The details of the consumer confidence survey have not yet been published, but Schuiling says it is likely the assessment of (future) economic conditions and households’ financial situation plummeted, while the expected labour market conditions probably also deteriorated.
ABN AMRO expects soaring energy prices to result in only moderate consumption growth in the first half of this year, despite the post-lockdown rebound in services consumption.
Schuiling's colleague Georgette Boele, Senior FX Strategist at ABN AMRO, says she maintains a view the Euro will continue to extend lower against the Dollar in 2022.
Boele had predicted the Euro was on course to fall to parity against the Dollar in 2022, but has since acknowledged recent developments make this target too low.
"We reviewed our base case scenario and indicated that EUR/USD could drop to parity on safe haven buying for the US dollar. Since then, a lot has changed, and investor sentiment has improved as well," she says.
In a 'fine tuning' of their expectations for global markets ABN AMRO says they now expect investor sentiment to be "cautious as opposed to negative", and as a result now think that there is less upside for the dollar versus the euro.
But central bank policy expectations meanwhile argue for further Dollar strength says ABN AMRO as the Federal Reserve will still outpace the European Central Bank in the hiking stakes.

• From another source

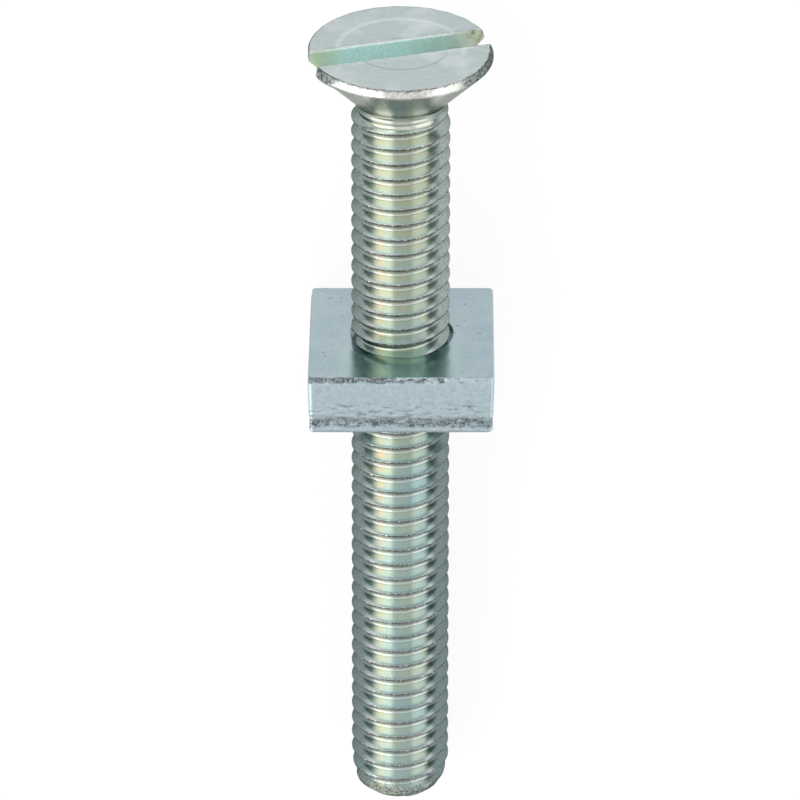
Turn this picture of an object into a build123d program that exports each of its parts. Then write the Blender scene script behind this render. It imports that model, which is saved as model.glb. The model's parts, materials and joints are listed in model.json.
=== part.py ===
from build123d import *
from math import atan2, cos, degrees, radians, sin, tan
import os

# Gutter bolt: a slotted countersunk bolt, M6 x 1 and 50 long, with a pressed square nut on its thread.
# The fine thread itself isn't cut here: the shank is the plain cylinder that its crests fill, and the
# nut's bore is the one that those crests run in.
#
# The bolt lies as it comes to rest on a flat surface. The nut weighs the head end too little to hold
# it down, so the bolt is propped on two places: the nut's lower edge, on the side away from the head,
# and the thread where the tip starts to taper. The head end stands clear of the surface.
# X runs along the bolt from head to tip, Y across it, and Z = 0 is the surface it lies on. The origin
# is under the middle of its length.

# Bolt. Places along it are measured from the flat of the head, as its length is.
bolt_length = 50.0
thread_pitch = 1.0
thread_dia = 5.82          # over the rolled crests, just under the nominal 6
neck_dia = 5.35            # the blank before rolling, left bare under the head
neck_length = 0.4
head_dia = 10.84
rim_height = 0.55          # straight edge of the head, above the countersink
countersink_angle = 90.0
rim_radius = 0.08
throat_radius = 0.6        # sweep from the countersink into the neck

# Screwdriver slot, sawn right across the head
slot_width = 1.85
slot_depth = 1.5
slot_turn = 16.2           # turned from the nut's flats, as the bolt happens to lie

# Tip: the thread dies away along a slight taper, and a short nose leads it into the nut
taper_length = 2.0
taper_dia = 5.2
nose_length = 0.6
nose_dia = 3.8

# Square nut, blanked from bar: its sheared sides lean in towards the face away from the head
nut_place = 18.92          # from the flat of the head to the nut's clamping face
nut_width = 11.06          # across the flats where they stand out most
nut_thickness = 3.78
nut_corner_radius = 0.4
shoulder_depth = 0.4       # from the clamping face to where the sides stand out most
shoulder_taper = 5.0
side_taper = 1.5
edge_break = 0.12
bore_clearance = 0.05      # round the thread's crests
mouth_dia = 6.16           # lead-in at both ends of the bore, cut at 45 degrees

# Sections that follow from the sizes above
thread_radius = thread_dia / 2
neck_radius = neck_dia / 2
head_radius = head_dia / 2
cone_height = (head_radius - neck_radius) / tan(radians(countersink_angle / 2))
cone_end = rim_height + cone_height
neck_end = cone_end + neck_length
runout_end = neck_end + thread_pitch      # the first turn of thread grows out of the neck
taper_start = bolt_length - taper_length
nose_start = bolt_length - nose_length
bore_radius = thread_radius + bore_clearance
shoulder_place = nut_place + shoulder_depth
nut_end = nut_place + nut_thickness

# How it rests: the line that touches the nut's far lower edge and the start of the tip's taper
prop_place = nut_end - edge_break
prop_radius = nut_width / 2 - (prop_place - shoulder_place) * tan(radians(side_taper))
rest_tilt = degrees(atan2(prop_radius - thread_radius, taper_start - prop_place))
tilt_sin = sin(radians(rest_tilt))
tilt_cos = cos(radians(rest_tilt))
head_face_radius = head_radius - rim_radius
head_x = -(bolt_length * tilt_cos + (nose_dia / 2 - head_face_radius) * tilt_sin) / 2
head_z = taper_start * tilt_sin + thread_radius * tilt_cos

# The head's flat, looking from head to tip: across is Y, and up is square to the bolt
head_plane = Plane(
    origin=(head_x, 0, head_z), x_dir=(0, 1, 0), z_dir=(tilt_cos, 0, -tilt_sin)
)
bolt_axis = Axis(head_plane.origin, head_plane.z_dir)
section_plane = Plane(head_plane.origin, x_dir=head_plane.y_dir, z_dir=head_plane.x_dir)

# ---------------------------------------------------------------------------------------------
# Bolt: turned from its half section, then slotted
# ---------------------------------------------------------------------------------------------
with BuildPart() as bolt:
    with BuildSketch(section_plane) as half_section:
        with BuildLine():
            Polyline(
                (0, 0),
                (head_radius, 0),
                (head_radius, rim_height),
                (neck_radius, cone_end),
                (neck_radius, neck_end),
                (thread_radius, runout_end),
                (thread_radius, taper_start),
                (taper_dia / 2, nose_start),
                (nose_dia / 2, bolt_length),
                (0, bolt_length),
                close=True,
            )
        make_face()
        fillet(half_section.vertices().group_by(Axis.X)[-1], radius=rim_radius)
        throat = half_section.vertices().sort_by_distance((neck_radius, cone_end))[0]
        fillet(throat, radius=throat_radius)
    revolve(axis=bolt_axis)

    with BuildSketch(head_plane.rotated((0, 0, -slot_turn))):
        Rectangle(2 * head_dia, slot_width)
    extrude(amount=slot_depth, mode=Mode.SUBTRACT)

bolt.part.label = "bolt"

# ---------------------------------------------------------------------------------------------
# Square nut
# ---------------------------------------------------------------------------------------------
with BuildPart() as square_nut:
    with BuildSketch(head_plane.offset(shoulder_place)) as blank:
        RectangleRounded(nut_width, nut_width, nut_corner_radius)
    extrude(amount=nut_end - shoulder_place, taper=side_taper)
    extrude(blank.sketch, amount=-shoulder_depth, taper=shoulder_taper)
    far_face = square_nut.faces().sort_by(bolt_axis)[-1]
    chamfer(far_face.edges(), length=edge_break)

    with BuildSketch(head_plane.offset(nut_place)):
        Circle(bore_radius)
    extrude(amount=nut_thickness, mode=Mode.SUBTRACT)
    bore = square_nut.faces().filter_by(GeomType.CYLINDER)[0]
    chamfer(bore.edges().filter_by(GeomType.CIRCLE), length=mouth_dia / 2 - bore_radius)

square_nut.part.label = "square_nut"

os.makedirs("parts", exist_ok=True)
export_step(bolt.part, "parts/bolt.step")
export_step(square_nut.part, "parts/square_nut.step")
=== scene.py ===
import json
import math

import bmesh
import bpy
from mathutils import Matrix, Vector, noise


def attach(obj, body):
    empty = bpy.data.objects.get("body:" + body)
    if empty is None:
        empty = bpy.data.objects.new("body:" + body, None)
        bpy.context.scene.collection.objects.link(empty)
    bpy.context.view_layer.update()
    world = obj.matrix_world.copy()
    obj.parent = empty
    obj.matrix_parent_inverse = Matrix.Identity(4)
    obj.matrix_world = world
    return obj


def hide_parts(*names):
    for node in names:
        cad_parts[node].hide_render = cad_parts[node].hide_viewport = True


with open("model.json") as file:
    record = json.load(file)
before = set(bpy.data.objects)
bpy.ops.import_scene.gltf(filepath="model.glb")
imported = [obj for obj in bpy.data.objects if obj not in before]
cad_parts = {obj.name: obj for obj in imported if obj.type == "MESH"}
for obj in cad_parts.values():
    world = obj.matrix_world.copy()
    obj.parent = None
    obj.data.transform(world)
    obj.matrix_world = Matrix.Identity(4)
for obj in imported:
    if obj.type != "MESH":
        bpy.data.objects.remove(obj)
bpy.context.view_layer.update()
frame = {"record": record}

# -----------------------------------------------------------------------------------------------
# Bolt: steel wire, cold headed and rolled, its slot sawn afterwards, then zinc plated with a faint
# green and straw passivation. The rolled crests keep a rough lap where the metal met in the dies.
# -----------------------------------------------------------------------------------------------
# Sizes are in millimetres, in the bolt's own directions: across, lift (up, square to the bolt) and
# along, which runs from the flat of the head to the tip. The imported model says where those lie.
MM = 0.001
bolt_end = 50.0
pitch = 1.0
crest_radius = 2.908
root_radius = 2.37
first_crest = 4.405        # along, where the crest crosses the side at -90 degrees
neck_radius = 2.675        # the wire before its thread was rolled
neck_start = 3.56
runout_start, runout_end = 3.55, 4.3
taper_start, taper_radius = 48.0, 2.6
nose_start, nose_radius = 49.4, 1.9
slot_depth = 1.5
slot_turn = 16.2           # degrees between the slot and the nut's flats
around = 120               # points in each ring
weld_gap = 0.002           # points closer than this are one

mounts = {mount["name"]: mount for mount in frame["record"]["mounts"]}
along = Vector(mounts["thread"]["axis"]).normalized()
across = Vector((0.0, 1.0, 0.0))
lift = along.cross(across)
head_centre = Vector(mounts["driver_slot"]["pos_m"]) - along * slot_depth * MM
bolt_axes = Matrix((across, lift, along)).transposed().to_4x4()
bolt_place = Matrix.Translation(head_centre) @ bolt_axes @ Matrix.Scale(MM, 4)


def wire(tree, kind, *values, **settings):
    """A node of this kind with its settings, and its first inputs linked or set to these values."""
    node = tree.nodes.new(kind)
    for name, value in settings.items():
        setattr(node, name, value)
    for socket, value in zip(node.inputs, values):
        if isinstance(value, bpy.types.NodeSocket):
            tree.links.new(value, socket)
        elif value is not None:
            socket.default_value = value
    return node


def calc(tree, operation, *values):
    return wire(tree, "ShaderNodeMath", *values, operation=operation).outputs[0]


def product(tree, result, *factors):
    """The first value times each of the others in turn."""
    for factor in factors:
        result = calc(tree, "MULTIPLY", result, factor)
    return result


def ramp_between(tree, value, low, high, at_low=0.0, at_high=1.0, kind="LINEAR"):
    """at_low where value is low or less, at_high where it is high or more."""
    node = wire(tree, "ShaderNodeMapRange", value, low, high, at_low, at_high, interpolation_type=kind)
    return node.outputs[0]


def band(tree, value, middle, near, far, inside=1.0, outside=0.0, kind="LINEAR"):
    """inside where value is within near of middle, outside where it is further off than far."""
    away = calc(tree, "ABSOLUTE", calc(tree, "SUBTRACT", value, middle))
    return ramp_between(tree, away, near, far, inside, outside, kind)


# The helical surface that bolt and nut share. Its rows follow the helix, so each crest is one clean
# line. Rows past either end gather on the end ring, and the bolt's close over its end face.
thread_tree = bpy.data.node_groups.new("thread_surface", "GeometryNodeTree")
thread_tree.interface.new_socket("Geometry", in_out="OUTPUT", socket_type="NodeSocketGeometry")
thread_sizes = (
    ("Start", 0.0), ("End", 10.0), ("Turns", 12.0), ("First Crest", 0.0), ("Crest Radius", 3.0),
    ("Root Radius", 2.4), ("Blank Radius", 2.7), ("Run-out Start", -2.0), ("Run-out End", -1.0),
    ("Taper Start", 900.0), ("Taper Radius", 3.0), ("Nose Start", 901.0), ("Nose Radius", 2.0),
    ("Mouth Radius", 0.0), ("Lap Depth", 0.0), ("Wobble", 0.0), ("Close End", 0.0), ("Seed", 0.0),
)
thread_input = {}
for label, value in thread_sizes:
    socket = thread_tree.interface.new_socket(label, in_out="INPUT", socket_type="NodeSocketFloat")
    socket.default_value = value
    thread_input[label] = socket.identifier
socket = thread_tree.interface.new_socket("Segments", in_out="INPUT", socket_type="NodeSocketInt")
socket.default_value = around
thread_input["Segments"] = socket.identifier
socket = thread_tree.interface.new_socket("Finish", in_out="INPUT", socket_type="NodeSocketMaterial")
thread_input["Finish"] = socket.identifier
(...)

Boele finds financial markets now expect a total of 185 basis points of rate hikes by the Fed and 40 basis points of rate hikes by the ECB.
"This is more than we have forecast for the Fed and the ECB. The repricing to our views could weigh on both the US dollar and the euro. But the widening rate spread should still support the dollar versus the euro," says Boele.
"We are still positive on the US dollar versus the euro, but we see less upside than the parity we indicated a few weeks ago. Our new year-end forecast for EUR/USD is 1.05," she adds.